Immigrer a bousculé ma scolarité
2018. J’ai 12 ans, et ma vie bascule totalement. Je suis en France, je viens de quitter mon pays, la Géorgie. Très vite, sans m’en rendre compte. La décision a été prise en un mois. Avec ma mère, ma grand-mère, ma petite sœur et mon petit frère, direction la France.
Arrivée en France, j’entends des gens parler et je ne comprends absolument rien : panique à bord. Ma mère est traductrice et commence à parler en anglais. Elle parle trois langues, mais pas français. La seule chose que nous pouvons exprimer ici c’est « bonjour » et « merci ». J’ai peur ! Je vais vivre ici, dans ce pays mais je n’arrive pas à les suivre. Je ne connais qu’une langue, et c’est le géorgien.
On est restés environ deux mois dans un hôtel à Saint-Malo, un Formule 1. Nous devions écrire les motifs de notre migration afin que l’administration puisse statuer sur notre sort. Quant à moi, je devais passer des tests pour évaluer mon niveau scolaire. Comme je ne parlais ni français ni anglais, je ne pouvais pas intégrer une classe de quatrième classique. Nous avons finalement obtenu un appartement à Rennes.
Je suis passée de trois à sept matières
Je suis allée dans une classe dédiée aux étrangers : l’UPE2A (unité pédagogique pour élèves allophones arrivants). J’y suis restée une année. Année plutôt agréable où j’ai plus vite appris l’anglais que le français, car tous les étrangers parlaient majoritairement l’anglais. L’année suivante, je suis arrivée à Châteaubourg, car nous ne pouvions pas rester plus d’un an dans l’appartement de Rennes.
Quand je suis entrée en troisième, j’ai changé de collège. C’était après le confinement – période extraordinaire où j’ai enfin pu me reposer. Le retour à la réalité a été très difficile. Jusque là, je n’avais suivi que trois matières : français, anglais, et technologie.

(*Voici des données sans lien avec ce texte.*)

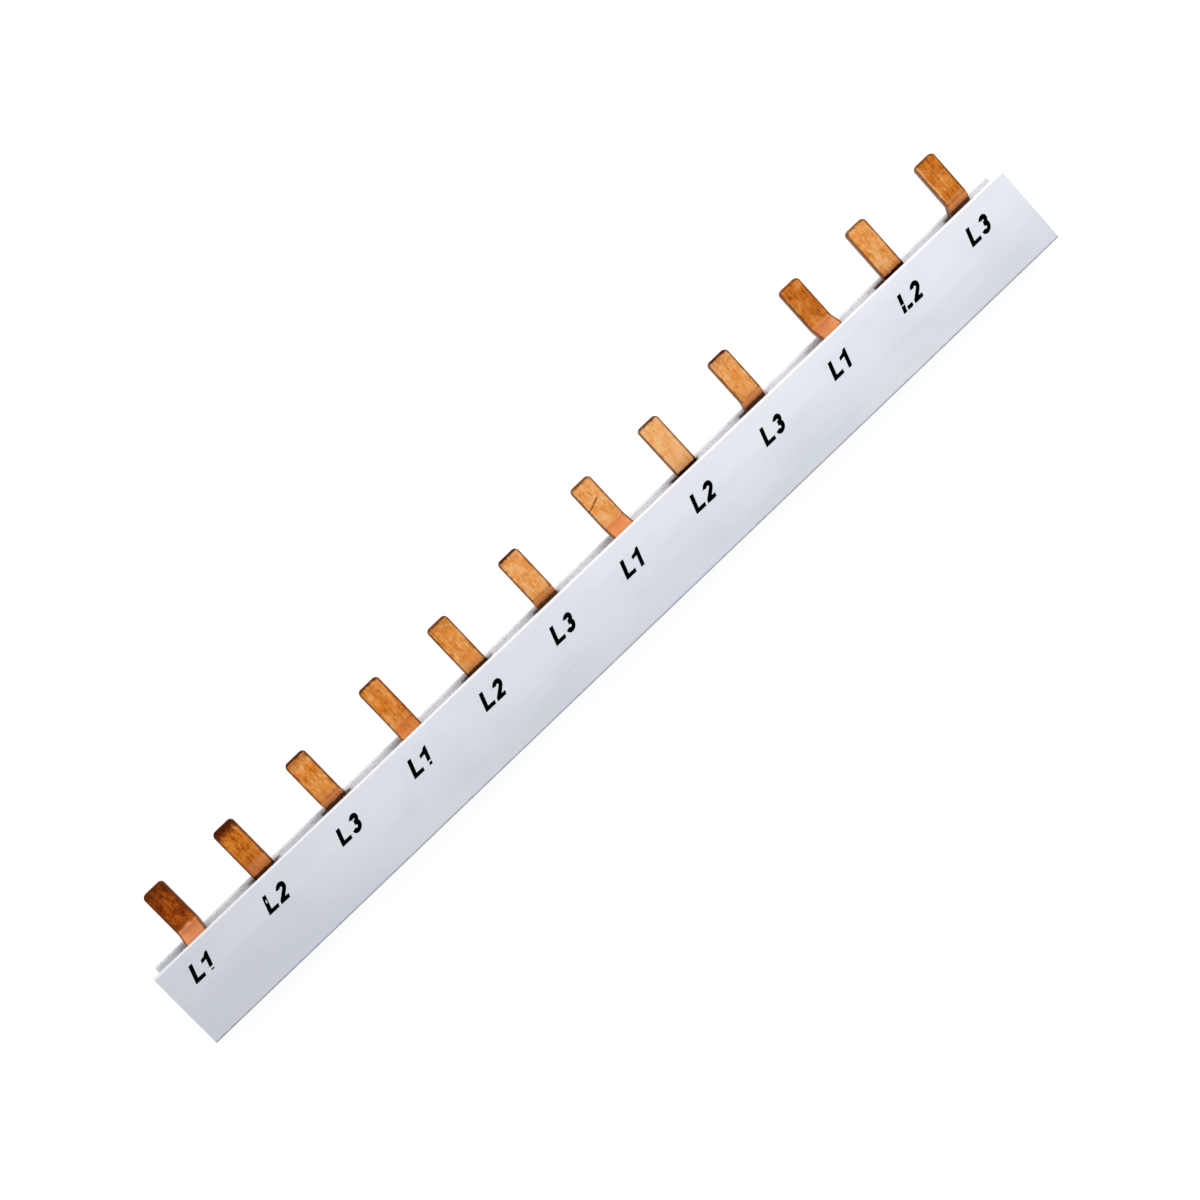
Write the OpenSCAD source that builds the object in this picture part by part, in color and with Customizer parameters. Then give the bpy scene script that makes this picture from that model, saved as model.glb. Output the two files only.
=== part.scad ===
// Three-phase comb busbar, pin type, for a row of modular circuit breakers.
// Three stamped copper combs lie side by side in the chambers of one extruded
// insulating profile. The pins of the two outer combs are joggled over the
// partitions, so all the pins leave the profile in one line.
//
// Frame: the busbar lies on its rear face. +X runs along the bar from the
// first pin to the last, +Y is the way the pins point, +Z leaves the printed
// front face. The origin is the centre of the rear face. Millimetres.

/* [Layout] */
// Distance from one breaker to the next, the width of one module
module_pitch = 17.8; // [17.5:0.1:18.5]
// How many times the sequence of three phases repeats, the pins on each comb
phase_groups = 4; // [2:1:6]

/* [Copper combs] */
// Thickness of the copper strip
strip_t = 1.5; // [1.2:0.1:1.8]
// Height of the bar that joins a comb's pins
bar_h = 10.7; // [8:0.1:11]
// Distance from the profile's cut end to the end of each bar
bar_setback = 3; // [2:0.1:4]
// Radius on the corners of each bar
bar_corner_r = 0.8; // [0.3:0.1:1.5]
// Width of a pin
pin_w = 4.8; // [4:0.1:6]
// How far a seated comb's pins stand out of the profile
pin_reach = 11.1; // [9:0.1:15]
// Radius on the two corners of a pin's tip
pin_tip_r = 0.9; // [0.3:0.1:1.5]
// Length of the coined lead-in at a pin's tip
lead_l = 0.7; // [0.3:0.1:1.2]
// Depth of the lead-in on each face of the strip
lead_t = 0.25; // [0.1:0.05:0.4]
// Fillet between a pin and its bar
pin_root_r = 0.8; // [0.4:0.1:1]
// Inside radius of the joggle's two bends
bend_r = 0.5; // [0.3:0.1:0.7]
// Angle through which each bend turns
bend_angle = 52; // [48:1:70]

/* [Insulating profile] */
// Height of the profile, from its spine to the edges the pins leave between
profile_h = 16.3; // [15.5:0.1:20]
// Thickness of the front and rear walls
outer_wall_t = 1.4; // [1:0.1:2]
// Thickness of the two partitions between the combs
partition_t = 1.5; // [1.2:0.1:2]
// Thickness of the closed spine
spine_t = 1.5; // [1:0.1:1.6]
// How far the partitions end below the outer walls
partition_drop = 2; // [1.8:0.1:2.4]
// Radius on the profile's outer edges
edge_r = 0.4; // [0.2:0.05:0.5]
// Radius on the inner edges of the outer walls
lip_r = 0.3; // [0.1:0.05:0.4]

/* [Fit] */
// Clearance between a bar and each side of its chamber
side_clearance = 0.15; // [0.05:0.05:0.3]
// Height of the joggle's first bend above the top of the partitions
joggle_clearance = 0.15; // [0.05:0.05:0.4]
// How far the front comb has slid along its chamber
front_comb_slide = 1.5; // [-2:0.1:2]
// How far the middle comb has slid along its chamber
middle_comb_slide = 0.4; // [-2:0.1:2]
// How far the rear comb has slid along its chamber
rear_comb_slide = 0.5; // [-2:0.1:2]
// How far the front comb stands clear of its chamber's floor
front_comb_rise = 0.5; // [0:0.1:1]

/* [Hidden] */

$fn = 48;

// Slack that carries a cut past the face it opens
cut = 1;

phases = 3;
modules = phases * phase_groups;
profile_l = modules * module_pitch;

chamber_w = strip_t + 2 * side_clearance;
chamber_pitch = chamber_w + partition_t;
profile_t = 2 * outer_wall_t + phases * chamber_w + (phases - 1) * partition_t;

// Heights along Y, from the middle of the rear face
spine_y = -profile_h / 2;
floor_y = spine_y + spine_t;
edge_y = profile_h / 2;
partition_y = edge_y - partition_drop;
bar_top_y = floor_y + bar_h;
joggle_y = partition_y + joggle_clearance;
tip_y = edge_y + pin_reach;

// The joggle is two bends of the same angle with a straight web between them
bend_steps = 10;
bend_outer_r = bend_r + strip_t;
bend_mid_r = bend_r + strip_t / 2;
web_l = (chamber_pitch - 2 * bend_mid_r * (1 - cos(bend_angle))) / sin(bend_angle);
joggle_h = 2 * bend_mid_r * sin(bend_angle) + web_l * cos(bend_angle);

bar_l = profile_l - 2 * bar_setback;

copper = [0.80, 0.50, 0.27];
front_copper = [0.72, 0.42, 0.22];
insulation = [0.86, 0.88, 0.91];

// Middle of a chamber above the rear face, counted from the rear
function chamber_z(k) = outer_wall_t + chamber_w / 2 + k * chamber_pitch;

// Middle of a module along the bar, counted from the -X end
function module_x(m) = (m - (modules - 1) / 2) * module_pitch;

// Where the pins of a comb stand, from the module of its first pin
function pin_xs(first) = [for (g = [0 : phase_groups - 1]) module_x(first + g * phases)];

// Extrudes a section drawn as (Y, Z) along X, centred on x = 0
module along_x(length)
    rotate([90, 0, 90])
        linear_extrude(length, center = true)
            children();

// What a round of radius r takes off a corner at the origin whose material
// lies towards +x and +y
module corner_waste(r)
    difference() {
        translate([-cut, -cut]) square(r + cut);
        translate([r, r]) circle(r);
    }

// ---- Insulating profile ---------------------------------------------------

module partition_section(z)
    translate([floor_y - cut / 2, z - partition_t / 2]) {
        square([partition_y - partition_t / 2 - floor_y + cut / 2, partition_t]);
        translate([partition_y - partition_t / 2 - floor_y + cut / 2, partition_t / 2])
            circle(d = partition_t);
    }

// A trough with a spine and two outer walls, their edges rounded
module trough_section()
    difference() {
        translate([spine_y, 0]) square([profile_h, profile_t]);
        translate([floor_y, outer_wall_t])
            square([profile_h, profile_t - 2 * outer_wall_t]);
        for (side = [0, 1]) {
            translate([spine_y, side * profile_t]) mirror([0, side]) corner_waste(edge_r);
            translate([edge_y, side * profile_t])
                mirror([1, 0]) mirror([0, side]) corner_waste(edge_r);
            translate([edge_y, side == 0 ? outer_wall_t : profile_t - outer_wall_t])
                mirror([1, 0]) mirror([0, 1 - side]) corner_waste(lip_r);
        }
    }

module profile()
    color(insulation)
        along_x(profile_l) {
            trough_section();
            for (k = [0 : phases - 2])
                partition_section(chamber_z(k) + chamber_pitch / 2);
        }

// ---- Copper combs ---------------------------------------------------------

// Points along an arc about c, from angle a to angle b
function arc(c, r, a, b) =
    [for (i = [0 : bend_steps]) c + r * [cos(a + (b - a) * i / bend_steps),
                                         sin(a + (b - a) * i / bend_steps)]];

// The tip of a strip whose middle plane is at z: coined to a thin lead-in
function tip_points(z) = [
    [tip_y - lead_l, z - strip_t / 2],
    [tip_y, z - strip_t / 2 + lead_t],
    [tip_y, z + strip_t / 2 - lead_t],
    [tip_y - lead_l, z + strip_t / 2]
];

// A straight pin's section, from half way down the bar to the tip
function straight_pin_points() = concat(
    [[floor_y + bar_h / 2, -strip_t / 2]],
    tip_points(0),
    [[floor_y + bar_h / 2, strip_t / 2]]
);

// The section of a pin that steps over one partition, towards +Z
function joggled_pin_points() =
    let (first = [joggle_y, bend_mid_r],
         second = [joggle_y + joggle_h, chamber_pitch - bend_mid_r])
    concat(
        [[floor_y + bar_h / 2, -strip_t / 2]],
        arc(first, bend_outer_r, -90, bend_angle - 90),
        arc(second, bend_r, 90 + bend_angle, 90),
        tip_points(chamber_pitch),
        arc(second, bend_outer_r, 90, 90 + bend_angle),
        arc(first, bend_r, bend_angle - 90, -90),
        [[floor_y + bar_h / 2, strip_t / 2]]
    );

// One pin, centred on x = 0, with the corners of its tip rounded
module pin(section)
    difference() {
        along_x(pin_w) polygon(section);
        for (side = [0, 1])
            mirror([side, 0, 0])
                translate([-pin_w / 2, tip_y, 0])
                    linear_extrude(2 * profile_t, center = true)
                        mirror([0, 1]) corner_waste(pin_tip_r);
    }

// The bar's outline, with a fillet on each side of every pin
module bar_outline(xs) {
    difference() {
        translate([-bar_l / 2, floor_y]) square([bar_l, bar_h]);
        for (side = [0, 1])
            mirror([side, 0]) {
                translate([-bar_l / 2, floor_y]) corner_waste(bar_corner_r);
                translate([-bar_l / 2, bar_top_y]) mirror([0, 1]) corner_waste(bar_corner_r);
            }
    }
    for (x = xs, side = [0, 1])
        translate([x, bar_top_y]) mirror([side, 0]) root_fillet();
}

// The fillet on the +X side of a pin, drawn from the pin's middle line and
// from inside the bar
module root_fillet()
    difference() {
        translate([0, -bar_h / 2]) square([pin_w / 2 + pin_root_r, bar_h / 2 + pin_root_r]);
        translate([pin_w / 2 + pin_root_r, pin_root_r]) circle(pin_root_r);
    }

// A comb whose bar's middle plane is z = 0, with a pin at each of xs
module comb(xs, section) {
    linear_extrude(strip_t, center = true) bar_outline(xs);
    for (x = xs)
        translate([x, 0, 0]) pin(section);
}

module middle_comb()
    color(copper)
        translate([middle_comb_slide, 0, chamber_z(1)])
            comb(pin_xs(1), straight_pin_points());

module rear_comb()
    color(copper)
        translate([rear_comb_slide, 0, chamber_z(0)])
            comb(pin_xs(2), joggled_pin_points());

// The same stamping as the rear comb, turned end for end
module front_comb()
    color(front_copper)
        translate([front_comb_slide, front_comb_rise, chamber_z(2)])
            rotate([0, 180, 0]) comb(pin_xs(2), joggled_pin_points());

profile();
front_comb();
middle_comb();
rear_comb();
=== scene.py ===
"""Looks for a three-phase comb busbar that lies on its rear face.

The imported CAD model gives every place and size. This script dresses it: eased
copies of the extruded profile and the three copper combs, the phase marks
printed on the front face, their materials, and a plain studio.
"""

import math

import bmesh
import bpy
from mathutils import Matrix, Vector

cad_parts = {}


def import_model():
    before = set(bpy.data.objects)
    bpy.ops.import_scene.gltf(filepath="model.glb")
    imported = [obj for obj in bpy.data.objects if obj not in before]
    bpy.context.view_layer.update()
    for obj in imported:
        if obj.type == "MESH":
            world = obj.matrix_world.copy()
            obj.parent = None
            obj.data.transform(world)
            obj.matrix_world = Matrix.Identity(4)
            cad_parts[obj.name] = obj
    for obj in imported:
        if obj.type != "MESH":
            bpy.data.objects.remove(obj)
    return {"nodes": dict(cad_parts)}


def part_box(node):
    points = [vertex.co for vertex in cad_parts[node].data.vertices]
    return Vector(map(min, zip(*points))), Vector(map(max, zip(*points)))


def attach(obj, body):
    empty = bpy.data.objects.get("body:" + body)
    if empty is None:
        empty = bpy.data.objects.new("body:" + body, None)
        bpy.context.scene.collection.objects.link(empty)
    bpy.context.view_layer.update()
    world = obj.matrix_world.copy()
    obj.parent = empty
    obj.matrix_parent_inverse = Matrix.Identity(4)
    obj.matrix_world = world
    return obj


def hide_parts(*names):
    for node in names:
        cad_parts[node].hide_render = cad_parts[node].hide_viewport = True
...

Mais, depuis ma réussite au DELF (diplôme d’études en langue française), une certification pour les locuteurs non-natifs du français, je fais toutes les matières. Le plus difficile pour moi, c’était la physique-chimie, la SVT, l’espagnol et l’histoire-géo. Des matières que je n’avais jamais étudiées alors que tout le monde les apprend depuis des années.
Écrasée par le stress
Au début de l’année, je donne tout. Même si je suis stressée, j’ai des bonnes notes. Mais la fatigue augmente en décembre. Je commence à perdre toute ma motivation et je tombe malade. Pendant des semaines, je vomis, j’ai mal partout. Les absences augmentent en même temps que mon stress. Je rate les cours, ce qui fait baisser mes notes. On est au mois de mars et je ne fais plus mes devoirs alors que le brevet approche. Je suis écrasée. Je m’en fous de tout, mais le stress ne me quitte pas. Il est même devenu plus fort qu’avant.
J’ai passé le brevet comme tous les autres, je n’ai pas eu plus de temps ou une version plus facile. Et je suis fière de dire que j’ai eu mention bien au brevet après toutes ces absences et le stress.
À présent, je suis au lycée. Le stress ne me quitte plus même si je comprends beaucoup mieux la langue et que je m’exprime avec plus d’aisance. Je ne regrette pas d’avoir quitté la Géorgie, même si les paysages et les repas géorgiens me manquent. Mais je ne me sens pas encore totalement Française pour autant. Je suis un peu perdue. J’ai oublié ma langue maternelle : ma mère rigole quand je parle géorgien.